DATA LINES:

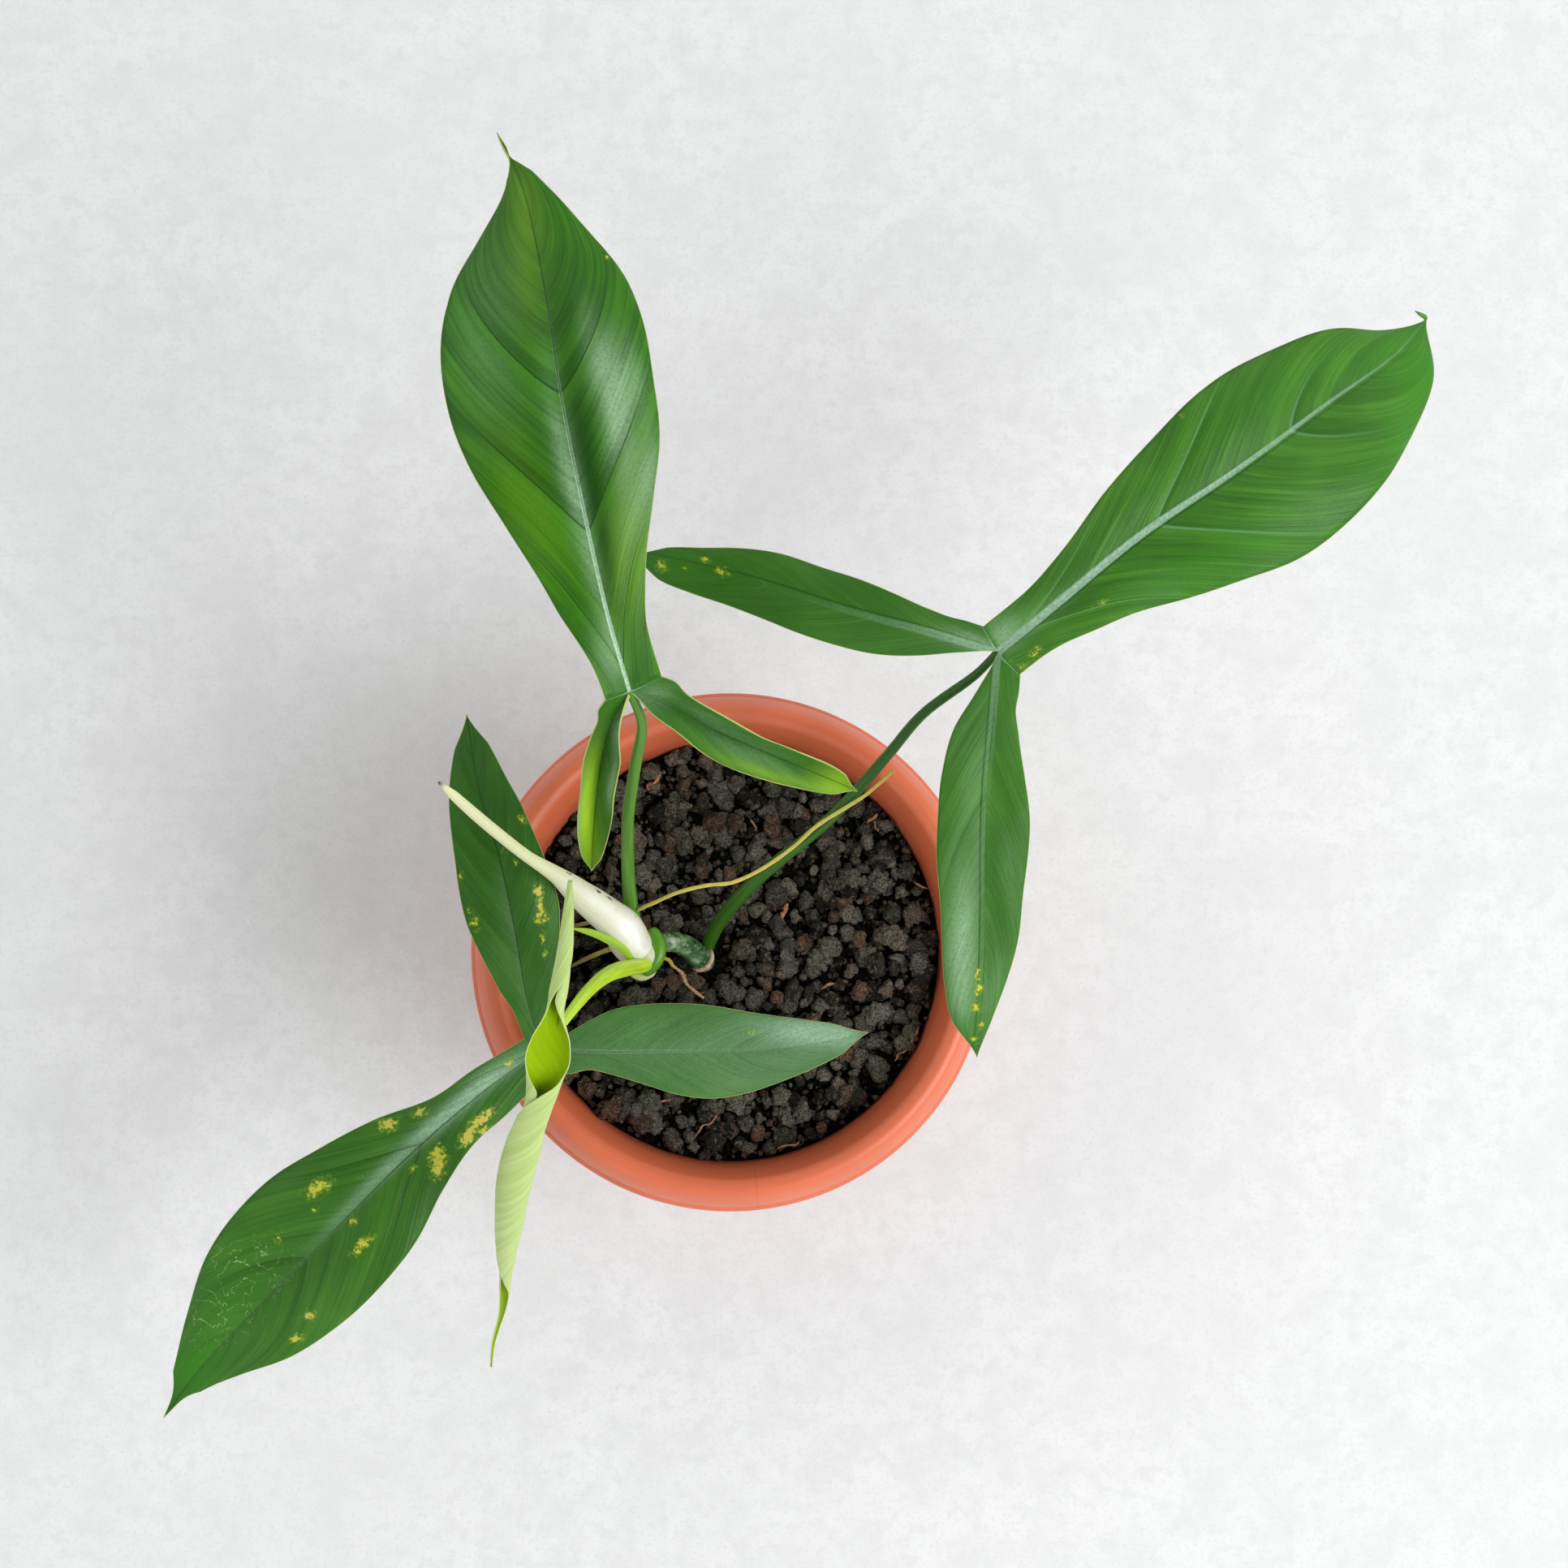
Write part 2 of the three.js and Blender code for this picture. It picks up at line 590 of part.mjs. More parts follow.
// New leaf: still a scroll, from the tip of its rolled side lobes over the open scoop at its junction to
// the drip tip of its rolled middle lobe
const newBlade = {
  axis: [[-52.7, 18.3, 227], [-53.2, 5.7, 233], [-54.2, -9.5, 239], [-56.7, -24.5, 241.5], [-59.2, -38, 240],
    [-61.5, -49.4, 233], [-65.3, -60, 223], [-69.6, -73.9, 206.5], [-72.5, -89, 185], [-75.3, -107.3, 160],
    [-77.5, -121.7, 140], [-80.9, -133.7, 127], [-82.2, -143.1, 117]],
  rows: [
    { s: 0.0, radius: 0.6, from: 230, to: 310 },
    { s: 0.04, radius: 1.1, from: 180, to: 360 },
    { s: 0.08, radius: 1.6, from: 130, to: 410 },
    { s: 0.12, radius: 2.1, from: 80, to: 440 },
    { s: 0.15, radius: 2.4, from: 75, to: 445 },
    { s: 0.18, radius: 2.4, from: 100, to: 430 },
    { s: 0.205, radius: 3.1, from: 140, to: 400 },
    { s: 0.235, radius: 5.2, from: 158, to: 382 },
    { s: 0.26, radius: 6.4, from: 165, to: 378 },
    { s: 0.285, radius: 5.5, from: 158, to: 396 },
    { s: 0.31, radius: 4.7, from: 142, to: 450 },
    { s: 0.34, radius: 4.3, from: 125, to: 500 },
    { s: 0.37, radius: 4.4, from: 117, to: 525 },
    { s: 0.41, radius: 5.1, from: 117, to: 525 },
    { s: 0.455, radius: 5.3, from: 117, to: 525 },
    { s: 0.5, radius: 5.2, from: 117, to: 525 },
    { s: 0.56, radius: 4.7, from: 117, to: 525 },
    { s: 0.62, radius: 4, from: 117, to: 525 },
    { s: 0.69, radius: 2.9, from: 120, to: 515 },
    { s: 0.75, radius: 2.1, from: 132, to: 465 },
    { s: 0.82, radius: 1.5, from: 165, to: 375 },
    { s: 0.9, radius: 0.7, from: 195, to: 345 },
    { s: 1.0, radius: 0.5, from: 235, to: 305 },
  ],
  columns: 16,
  growth: 1.3,
  half: 0.32,
};

// Blades: lobe widths are half widths to the left and to the right of travel, at even steps along the
// midrib. fold is the rise of each half beside the midrib, arch its droop towards the margin.

const backBlade = {
  leftNotch: [-41.4, 72.2, 254.5],
  rightNotch: [-24.2, 79.6, 254],
  rootRise: 0.5,
  middle: {
    midrib: [[-34, 75.3, 252], [-40, 95, 260], [-46, 120, 264], [-54.8, 162.6, 264], [-60.2, 197, 259],
      [-68, 233, 248], [-76.5, 253, 240]],
    left: [9, 12, 17, 24, 31, 34.5, 34, 28, 17, 3.8, 0],
    right: [10, 11, 15, 21.5, 27.5, 29, 28, 24, 14, 6.2, 0],
    fold: [0.3, 0.3],
    arch: -0.28,
    wave: 2.2,
    waves: 3.2,
    phase: 0.6,
    drip: 0.45,
  },
  leftLobe: {
    midrib: [[-34, 75.3, 252], [-39, 67.8, 244], [-42.6, 58, 227], [-44.8, 47, 207], [-46.4, 35.4, 188],
      [-47.2, 24.4, 172]],
    left: [0, 2.7, 4.8, 6.4, 6.2, 5.8, 6, 5.6, 4.6, 2.9, 0],
    right: [8, 3.4, 4.4, 5.1, 5.2, 5.2, 5.3, 5, 4.3, 3, 0],
    fold: [0.9, 0.9],
    arch: -0.15,
    wave: 1,
    waves: 2.2,
    phase: 1,
    drip: 0,
  },
  rightLobe: {
    midrib: [[-34, 75.3, 252], [-22, 71.6, 243.5], [-6, 65, 228], [14, 58.6, 209], [31, 53.6, 190.5],
      [40.4, 50.6, 181]],
    left: [9, 5, 4.8, 4.6, 4, 3.6, 3.8, 3.7, 3.6, 2.8, 0],
    right: [0, 4.8, 6.6, 8.2, 9, 9, 8.4, 7.2, 6, 4, 0],
    fold: [1.3, 0.35],
    arch: -0.12,
    wave: 1.2,
    waves: 2.4,
    phase: 2.4,
    drip: 0.1,
  },
};

const rightBlade = {
  leftNotch: [79.4, 102, 207],
  rightNotch: [91.4, 86.6, 206],
  rootRise: 0.6,
  middle: {
    midrib: [[84.4, 94, 205], [102.6, 108.7, 212], [129.5, 130.7, 216], [160, 151.6, 214.4],
      [193.7, 176.8, 207], [217.5, 194.6, 196], [231.5, 209.6, 184]],
    left: [9, 9.5, 12.5, 18, 23, 27, 27.5, 24.5, 19, 9, 0],
    right: [10, 12.5, 17.5, 25, 30.5, 35, 35, 31.5, 25, 15, 0],
    fold: [0.3, 0.3],
    arch: -0.3,
    wave: 2.2,
    waves: 3.6,
    phase: 2.2,
    drip: 0,
  },
  leftLobe: {
    midrib: [[84.4, 94, 205], [63, 99.5, 207.4], [34.5, 107.1, 206.6], [6.3, 116.4, 202.5], [-20, 123.5, 196],
      [-35.3, 127.4, 190]],
    left: [0, 3.8, 8.2, 11, 11.9, 11.8, 10.6, 9.4, 8.5, 6.2, 0],
    right: [9, 6.8, 7.4, 9.4, 11, 11.3, 11.4, 9.7, 7.2, 4.7, 0],
    fold: [0.3, 0.3],
    arch: -0.3,
    wave: 1.3,
    waves: 2.6,
    phase: 0.4,
    drip: 0.1,
  },
  rightLobe: {
    midrib: [[84.4, 94, 205], [82.6, 75.2, 206.4], [80.5, 51.4, 205.4], [80, 28.8, 201.4], [80.5, 4.2, 195],
      [80.2, -21.9, 186], [79.5, -36.7, 179]],
    left: [9, 6.8, 9, 12, 14.2, 14, 12.3, 10.7, 7.6, 3.6, 0],
    right: [0, 5.8, 12.4, 14.8, 15.3, 15.6, 14.6, 13.7, 12.6, 9.4, 0],
    fold: [0.35, 0.35],
    arch: -0.32,
    wave: 1.4,
    waves: 2.8,
    phase: 1.7,
    drip: 0,
  },
};

const frontBlade = {
  leftNotch: [-59, -42, 160],
  rightNotch: [-69.5, -30.4, 160.5],
  rootRise: 0.6,
  middle: {
    midrib: [[-63.7, -34.1, 158.4], [-83.2, -48.3, 163], [-108.3, -70.3, 164], [-134.8, -96.8, 159],
      [-157.8, -119.5, 150], [-181, -144, 135.5], [-192.3, -158.8, 125]],
    left: [9, 11, 11.5, 16, 22, 24, 23.4, 20, 12, 5, 0],
    right: [8, 8, 9, 16.4, 22.4, 27, 27, 23, 15.5, 6.4, 0],
    fold: [0.32, 0.32],
    arch: -0.3,
    wave: 2,
    waves: 3.4,
    phase: 4,
    drip: 0.4,
  },
  leftLobe: {
    midrib: [[-63.7, -34.1, 158.4], [-40.1, -34.9, 161.5], [-14, -34.6, 162], [12.4, -34.1, 158.5],
      [33, -31.3, 151.4], [46.3, -28.3, 145.5]],
    left: [0, 7.5, 13.6, 15.6, 15.8, 15, 13, 11, 8.5, 5, 0],
    right: [9, 5.4, 7.3, 10.7, 14.4, 15.8, 14.2, 11, 8, 4.8, 0],
    fold: [0.16, 0.16],
    arch: -0.2,
    wave: 1.2,
    waves: 2.2,
    phase: 0,
    drip: 0.1,
  },
  rightLobe: {
    midrib: [[-63.7, -34.1, 158.4], [-68.5, -18.5, 162], [-72.4, 4, 166], [-77.7, 28.4, 167.4],
      [-85, 52, 164.5], [-89.9, 78.3, 156]],
    left: [8, 5.6, 8.7, 12.5, 15.2, 15.4, 14, 11.8, 9, 5.4, 0],
    right: [0, 5, 10.6, 13.8, 15.9, 15, 13.3, 11.9, 9.2, 5.6, 0],
    fold: [0.34, 0.34],
    arch: -0.3,
    wave: 1.4,
    waves: 2.6,
    phase: 3,
    drip: 0.1,
  },
};

// Assembly

const plant = new THREE.Group();

function add(name, geometry, color, roughness) {
  const material = new THREE.MeshStandardMaterial({ color, roughness, metalness: 0 });
  const mesh = new THREE.Mesh(geometry, material);
  mesh.name = name;
  plant.add(mesh);
}

add('pot', potGeometry(), '#c96a48', 0.5);
add('soil', soilGeometry([stem, rightStalk, frontStalk, brownRoot, leftRoot, smallRoot].map(swollen)),
  '#2e2925', 0.95);
add('stem', rod(stem), '#3c5a44', 0.4);
add('leaf_back_stalk', backStalkGeometry(), '#4f8a3c', 0.45);
add('leaf_right_stalk', cut(rod(rightStalk), swollen(stem)), '#3f7d2e', 0.4);
add('leaf_front_stalk', rod(frontStalk), '#3f7d2e', 0.4);
add('leaf_new_stalk', rod(newStalk), '#a4c832', 0.4);
add('cataphyll', scroll(cataphyll), '#dedfcb', 0.5);
add('inner_sheath', scroll(innerSheath), '#b4c86e', 0.5);
add('leaf_back_blade', blade(backBlade), '#2f6b2c', 0.35);
add('leaf_right_blade', blade(rightBlade), '#2f6b2c', 0.35);
add('leaf_front_blade', blade(frontBlade), '#2f6b3a', 0.4);
add('leaf_new_blade', scroll(newBlade), '#b4d264', 0.4);
add('root_long', cut(rod(longRoot), swollen(backStalk), swollen(rightStalk)), '#c8b450', 0.6);
add('root_left', rod(leftRoot), '#8c8c3c', 0.6);
add('root_small', rod(smallRoot), '#9a963c', 0.6);
add('root_brown', rod(brownRoot), '#8a5a3c', 0.7);

export default plant;
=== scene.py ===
"""Potted philodendron with three-lobed leaves: the looks of its pieces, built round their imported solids."""

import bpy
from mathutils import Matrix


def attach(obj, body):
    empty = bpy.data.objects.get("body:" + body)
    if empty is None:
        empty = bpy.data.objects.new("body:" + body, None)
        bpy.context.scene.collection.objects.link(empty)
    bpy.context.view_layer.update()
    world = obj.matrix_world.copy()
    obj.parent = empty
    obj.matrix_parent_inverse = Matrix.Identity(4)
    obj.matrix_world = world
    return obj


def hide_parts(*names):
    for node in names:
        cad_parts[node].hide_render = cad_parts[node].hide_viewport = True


bl_info = {
    "name": "Potted Philodendron",
    "version": (1, 0, 0),
    "blender": (4, 5, 0),
    "location": "3D View > Sidebar > Plant",
    "description": "Builds a potted philodendron with lobed leaves, gritty soil and a plastic pot",
    "category": "Add Mesh",
}

import math

import bpy
import numpy as np
from bpy.props import FloatProperty, FloatVectorProperty, IntProperty, PointerProperty
from mathutils import Matrix, Vector

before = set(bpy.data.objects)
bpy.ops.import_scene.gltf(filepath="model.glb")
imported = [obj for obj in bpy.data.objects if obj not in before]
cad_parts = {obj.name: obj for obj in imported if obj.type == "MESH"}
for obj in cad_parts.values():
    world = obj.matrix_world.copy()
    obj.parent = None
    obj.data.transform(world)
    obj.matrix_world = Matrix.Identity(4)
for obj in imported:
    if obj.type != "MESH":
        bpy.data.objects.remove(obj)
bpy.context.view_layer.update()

MM = 0.001
BODY = "root"

# Pot, in millimetres
POT_HEIGHT = 135.0
POT_BASE_RADIUS = 60.0
POT_NECK_RADIUS = 76.0
POT_NECK_HEIGHT = 118.0
POT_WALL = 2.2
POT_FLOOR = 2.4
RIM_RADIUS = 90.0
RIM_CREST_RADIUS = 81.5
RIM_LIP_HEIGHT = 118.4
DRAIN_HOLES = 6
DRAIN_HOLE_RADIUS = 4.5
DRAIN_CIRCLE_RADIUS = 42.0
POT_SIDES = 192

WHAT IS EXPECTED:
Copy out precisely the lines from the line with "add('pot', potGeometry(), '#c96a48', 0.5);" to the line with "cad_parts[node].hide_render = cad_parts[node].hide_viewport" in the material above, including those two lines and omitting all the rest.

EXERCISE RESPONSE:
add('pot', potGeometry(), '#c96a48', 0.5);
add('soil', soilGeometry([stem, rightStalk, frontStalk, brownRoot, leftRoot, smallRoot].map(swollen)),
  '#2e2925', 0.95);
add('stem', rod(stem), '#3c5a44', 0.4);
add('leaf_back_stalk', backStalkGeometry(), '#4f8a3c', 0.45);
add('leaf_right_stalk', cut(rod(rightStalk), swollen(stem)), '#3f7d2e', 0.4);
add('leaf_front_stalk', rod(frontStalk), '#3f7d2e', 0.4);
add('leaf_new_stalk', rod(newStalk), '#a4c832', 0.4);
add('cataphyll', scroll(cataphyll), '#dedfcb', 0.5);
add('inner_sheath', scroll(innerSheath), '#b4c86e', 0.5);
add('leaf_back_blade', blade(backBlade), '#2f6b2c', 0.35);
add('leaf_right_blade', blade(rightBlade), '#2f6b2c', 0.35);
add('leaf_front_blade', blade(frontBlade), '#2f6b3a', 0.4);
add('leaf_new_blade', scroll(newBlade), '#b4d264', 0.4);
add('root_long', cut(rod(longRoot), swollen(backStalk), swollen(rightStalk)), '#c8b450', 0.6);
add('root_left', rod(leftRoot), '#8c8c3c', 0.6);
add('root_small', rod(smallRoot), '#9a963c', 0.6);
add('root_brown', rod(brownRoot), '#8a5a3c', 0.7);

export default plant;
=== scene.py ===
"""Potted philodendron with three-lobed leaves: the looks of its pieces, built round their imported solids."""

import bpy
from mathutils import Matrix


def attach(obj, body):
    empty = bpy.data.objects.get("body:" + body)
    if empty is None:
        empty = bpy.data.objects.new("body:" + body, None)
        bpy.context.scene.collection.objects.link(empty)
    bpy.context.view_layer.update()
    world = obj.matrix_world.copy()
    obj.parent = empty
    obj.matrix_parent_inverse = Matrix.Identity(4)
    obj.matrix_world = world
    return obj


def hide_parts(*names):
    for node in names:
        cad_parts[node].hide_render = cad_parts[node].hide_viewport = True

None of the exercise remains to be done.